### WORK INSTRUCTIONS:
Find how many lines in the material hold the word "bodies", then state that number and nothing more.

·····

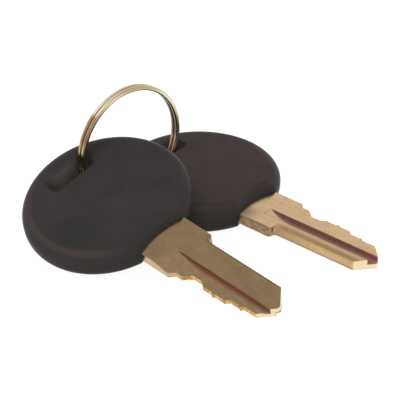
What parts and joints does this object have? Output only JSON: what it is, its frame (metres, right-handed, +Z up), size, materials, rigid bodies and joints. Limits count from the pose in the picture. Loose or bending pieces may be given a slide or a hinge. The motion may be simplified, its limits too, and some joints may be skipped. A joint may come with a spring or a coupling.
{
  "type": "pair of panel lock keys",
  "caption": "Keys for a panel or cabinet cam lock, with thick round moulded plastic heads and cut brass blades, hung on a split ring.",
  "frame": {"origin": "on the table under the middle of the box round the whole set, with the keys lying down", "axes": "+Z up from the table, +X the way that the blades point and along the ring's own axis, +Y from the front key to the rear key"},
  "size_m": [0.0554, 0.0528, 0.0225],
  "materials": {
    "head_plastic": "black moulded plastic, satin with soft highlights",
    "blade_brass": "pale stamped and milled brass with fine brushing along the blade",
    "ring_steel": "bright plated spring wire"
  },
  "bodies": {
    "split_ring": {"split_ring": "ring_steel"},
    "front_key": {"front_key_blade": "blade_brass", "front_key_head": "head_plastic"},
    "rear_key": {"rear_key_blade": "blade_brass", "rear_key_head": "head_plastic"}
  },
  "joints": [
    {"name": "front_key_travel", "type": "hinge", "parent": "split_ring", "child": "front_key", "pos_m": [-0.02117, 0.00121, 0.01126], "axis": [-1, 0, 0], "range_deg": [0, 90]},
    {"name": "rear_key_travel", "type": "hinge", "parent": "split_ring", "child": "rear_key", "pos_m": [-0.02117, 0.00121, 0.01126], "axis": [1, 0, 0], "range_deg": [0, 90]}
  ]
}
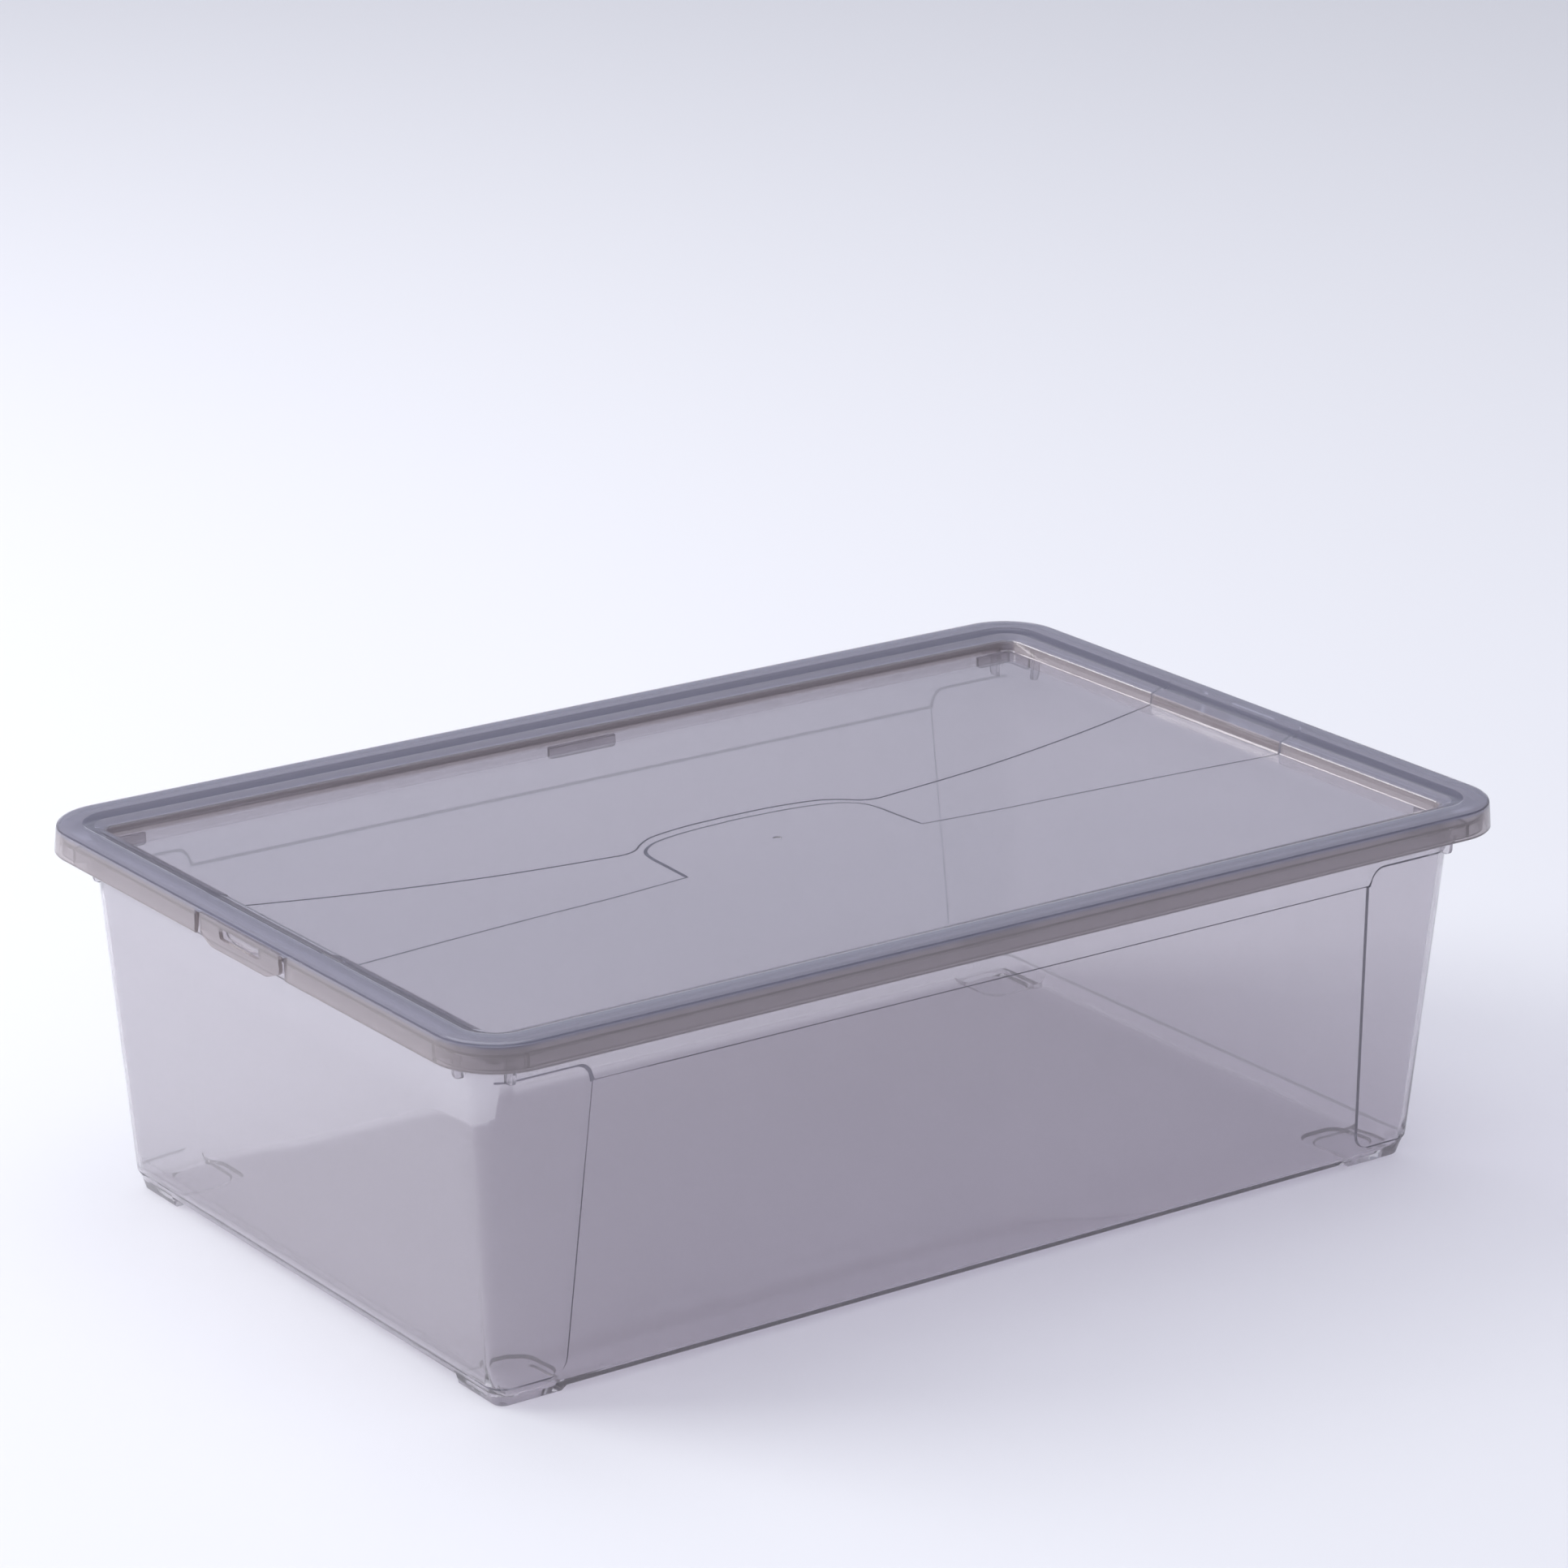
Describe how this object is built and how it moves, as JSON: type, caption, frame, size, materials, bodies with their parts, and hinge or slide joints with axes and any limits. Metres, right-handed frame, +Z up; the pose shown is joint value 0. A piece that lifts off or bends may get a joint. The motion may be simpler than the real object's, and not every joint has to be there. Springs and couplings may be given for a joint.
{
  "type": "shoe box",
  "caption": "Lidded see-through storage box for shoes: tapered tub with flanged mouth, close-fitting lid with sunken panel and a hinged latch tab at each end",
  "frame": {"origin": "on the ground under the middle of the box", "axes": "X along the long side, Y across, +Z up"},
  "size_m": [0.36, 0.2364, 0.1123],
  "materials": {
    "tub": "clear smoke-grey moulded polypropylene, smooth",
    "lid": "clear smoke-grey moulded polypropylene, smooth",
    "latch": "clear smoke-grey moulded polypropylene, smooth"
  },
  "bodies": {
    "tub": {"tub": "tub"},
    "lid": {"lid": "lid"},
    "latch_left": {"latch_tab_left": "latch"},
    "latch_right": {"latch_tab_right": "latch"}
  },
  "joints": [
    {"name": "lid_lift", "type": "slide", "parent": "tub", "child": "lid", "axis": [0, 0, 1], "range_m": [0, 0.15]},
    {"name": "latch_left_hinge", "type": "hinge", "parent": "lid", "child": "latch_left", "pos_m": [-0.1799, 0, 0.11025], "axis": [0, 1, 0], "range_deg": [0, 45], "stiffness_Nm_per_rad": 0.02},
    {"name": "latch_right_hinge", "type": "hinge", "parent": "lid", "child": "latch_right", "pos_m": [0.1799, 0, 0.11025], "axis": [0, -1, 0], "range_deg": [0, 45], "stiffness_Nm_per_rad": 0.02}
  ]
}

·····

### ANSWER FOR THIS EXERCISE:
4